-------- RECORDED INFORMATION

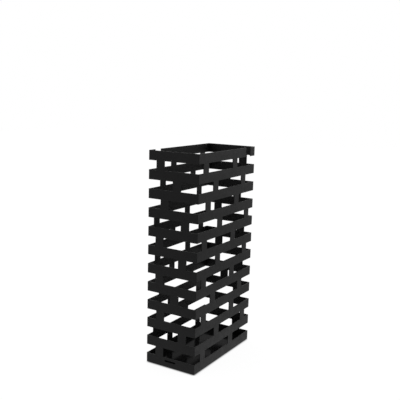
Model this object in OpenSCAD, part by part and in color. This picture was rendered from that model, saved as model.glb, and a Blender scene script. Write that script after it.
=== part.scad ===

----------------
-------- RECORDED INFORMATION

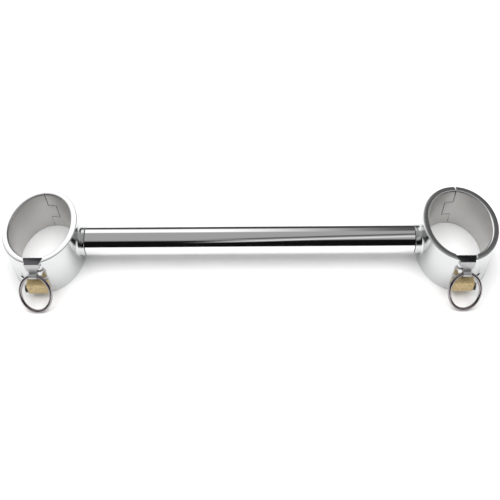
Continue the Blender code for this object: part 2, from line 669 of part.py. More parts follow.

----------------
-------- RECORDED INFORMATION

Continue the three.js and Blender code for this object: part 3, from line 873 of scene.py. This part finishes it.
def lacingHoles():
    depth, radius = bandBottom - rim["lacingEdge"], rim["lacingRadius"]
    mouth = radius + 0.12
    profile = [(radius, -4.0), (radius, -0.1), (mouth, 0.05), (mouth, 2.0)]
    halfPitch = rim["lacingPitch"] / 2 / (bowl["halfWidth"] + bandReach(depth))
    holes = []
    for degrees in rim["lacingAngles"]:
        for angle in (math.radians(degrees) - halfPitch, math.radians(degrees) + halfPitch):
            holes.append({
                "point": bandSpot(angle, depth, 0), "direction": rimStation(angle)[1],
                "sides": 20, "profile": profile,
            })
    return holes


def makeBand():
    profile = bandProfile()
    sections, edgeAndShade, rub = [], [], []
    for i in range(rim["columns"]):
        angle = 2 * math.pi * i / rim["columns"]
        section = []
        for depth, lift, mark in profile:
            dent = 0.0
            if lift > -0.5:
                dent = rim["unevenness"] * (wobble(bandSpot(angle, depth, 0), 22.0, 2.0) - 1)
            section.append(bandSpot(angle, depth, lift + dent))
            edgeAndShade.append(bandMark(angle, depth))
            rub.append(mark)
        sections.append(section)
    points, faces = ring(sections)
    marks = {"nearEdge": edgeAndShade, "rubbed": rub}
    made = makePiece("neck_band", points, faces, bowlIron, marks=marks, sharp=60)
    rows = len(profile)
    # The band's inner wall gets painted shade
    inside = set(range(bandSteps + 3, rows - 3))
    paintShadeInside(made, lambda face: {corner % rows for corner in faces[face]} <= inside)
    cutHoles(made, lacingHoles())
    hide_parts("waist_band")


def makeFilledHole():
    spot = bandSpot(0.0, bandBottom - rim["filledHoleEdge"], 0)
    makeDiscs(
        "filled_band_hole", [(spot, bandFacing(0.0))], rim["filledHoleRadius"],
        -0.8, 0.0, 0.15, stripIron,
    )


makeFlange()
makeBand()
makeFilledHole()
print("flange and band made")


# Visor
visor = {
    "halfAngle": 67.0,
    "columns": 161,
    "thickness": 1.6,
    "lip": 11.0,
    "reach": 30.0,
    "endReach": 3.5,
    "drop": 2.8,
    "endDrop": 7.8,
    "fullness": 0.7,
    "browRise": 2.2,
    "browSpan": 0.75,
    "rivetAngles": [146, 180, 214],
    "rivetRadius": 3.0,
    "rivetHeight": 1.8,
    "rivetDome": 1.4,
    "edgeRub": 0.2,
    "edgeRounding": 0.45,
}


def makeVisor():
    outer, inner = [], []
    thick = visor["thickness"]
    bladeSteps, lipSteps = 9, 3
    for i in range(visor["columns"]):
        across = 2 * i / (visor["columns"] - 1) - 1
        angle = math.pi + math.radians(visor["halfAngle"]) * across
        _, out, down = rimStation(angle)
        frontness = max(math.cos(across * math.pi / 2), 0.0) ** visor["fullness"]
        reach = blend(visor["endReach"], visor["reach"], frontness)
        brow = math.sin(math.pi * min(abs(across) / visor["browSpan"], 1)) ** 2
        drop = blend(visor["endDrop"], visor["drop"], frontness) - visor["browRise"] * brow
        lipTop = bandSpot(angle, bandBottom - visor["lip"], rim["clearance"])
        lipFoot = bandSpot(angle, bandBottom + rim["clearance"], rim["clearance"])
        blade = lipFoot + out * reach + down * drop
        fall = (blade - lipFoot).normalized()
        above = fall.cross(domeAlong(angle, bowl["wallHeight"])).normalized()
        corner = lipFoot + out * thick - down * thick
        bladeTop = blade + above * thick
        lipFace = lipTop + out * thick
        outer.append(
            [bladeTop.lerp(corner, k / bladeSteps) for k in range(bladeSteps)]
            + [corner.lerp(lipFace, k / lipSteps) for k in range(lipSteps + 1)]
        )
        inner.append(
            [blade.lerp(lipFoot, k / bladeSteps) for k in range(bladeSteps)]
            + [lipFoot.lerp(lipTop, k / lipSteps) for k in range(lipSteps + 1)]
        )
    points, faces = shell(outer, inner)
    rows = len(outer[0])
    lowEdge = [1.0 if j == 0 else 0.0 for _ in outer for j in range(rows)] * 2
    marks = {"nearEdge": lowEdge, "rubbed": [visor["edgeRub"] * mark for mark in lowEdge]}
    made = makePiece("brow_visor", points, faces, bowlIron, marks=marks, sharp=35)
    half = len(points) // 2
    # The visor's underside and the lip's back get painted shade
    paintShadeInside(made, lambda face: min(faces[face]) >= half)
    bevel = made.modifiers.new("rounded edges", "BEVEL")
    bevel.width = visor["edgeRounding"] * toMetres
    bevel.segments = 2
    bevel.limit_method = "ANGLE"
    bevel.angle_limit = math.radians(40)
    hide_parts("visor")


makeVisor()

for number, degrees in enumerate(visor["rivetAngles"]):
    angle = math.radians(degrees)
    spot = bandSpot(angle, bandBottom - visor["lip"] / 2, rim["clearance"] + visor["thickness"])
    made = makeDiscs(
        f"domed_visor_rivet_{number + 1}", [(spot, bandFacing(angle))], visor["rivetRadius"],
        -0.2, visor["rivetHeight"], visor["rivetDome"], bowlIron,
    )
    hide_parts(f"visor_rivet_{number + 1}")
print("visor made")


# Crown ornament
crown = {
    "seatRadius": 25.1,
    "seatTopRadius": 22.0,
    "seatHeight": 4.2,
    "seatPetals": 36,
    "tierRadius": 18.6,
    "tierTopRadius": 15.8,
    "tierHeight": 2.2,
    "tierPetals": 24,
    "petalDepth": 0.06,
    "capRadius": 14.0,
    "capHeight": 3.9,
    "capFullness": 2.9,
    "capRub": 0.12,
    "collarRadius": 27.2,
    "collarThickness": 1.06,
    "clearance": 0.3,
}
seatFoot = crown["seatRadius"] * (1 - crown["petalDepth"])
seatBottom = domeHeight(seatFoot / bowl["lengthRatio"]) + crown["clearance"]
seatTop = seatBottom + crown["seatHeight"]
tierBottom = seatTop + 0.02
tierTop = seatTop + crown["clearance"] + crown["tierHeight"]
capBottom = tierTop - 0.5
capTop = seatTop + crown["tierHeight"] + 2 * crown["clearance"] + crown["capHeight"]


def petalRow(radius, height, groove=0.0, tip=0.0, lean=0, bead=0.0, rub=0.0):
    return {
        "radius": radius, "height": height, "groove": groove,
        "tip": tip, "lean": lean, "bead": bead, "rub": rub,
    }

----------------

EXERCISE PROMPT:
Which lines include the word "scene"? List them all.

EXERCISE RESPONSE:
Model this object in OpenSCAD, part by part and in color. This picture was rendered from that model, saved as model.glb, and a Blender scene script. Write that script after it.
Continue the three.js and Blender code for this object: part 3, from line 873 of scene.py. This part finishes it.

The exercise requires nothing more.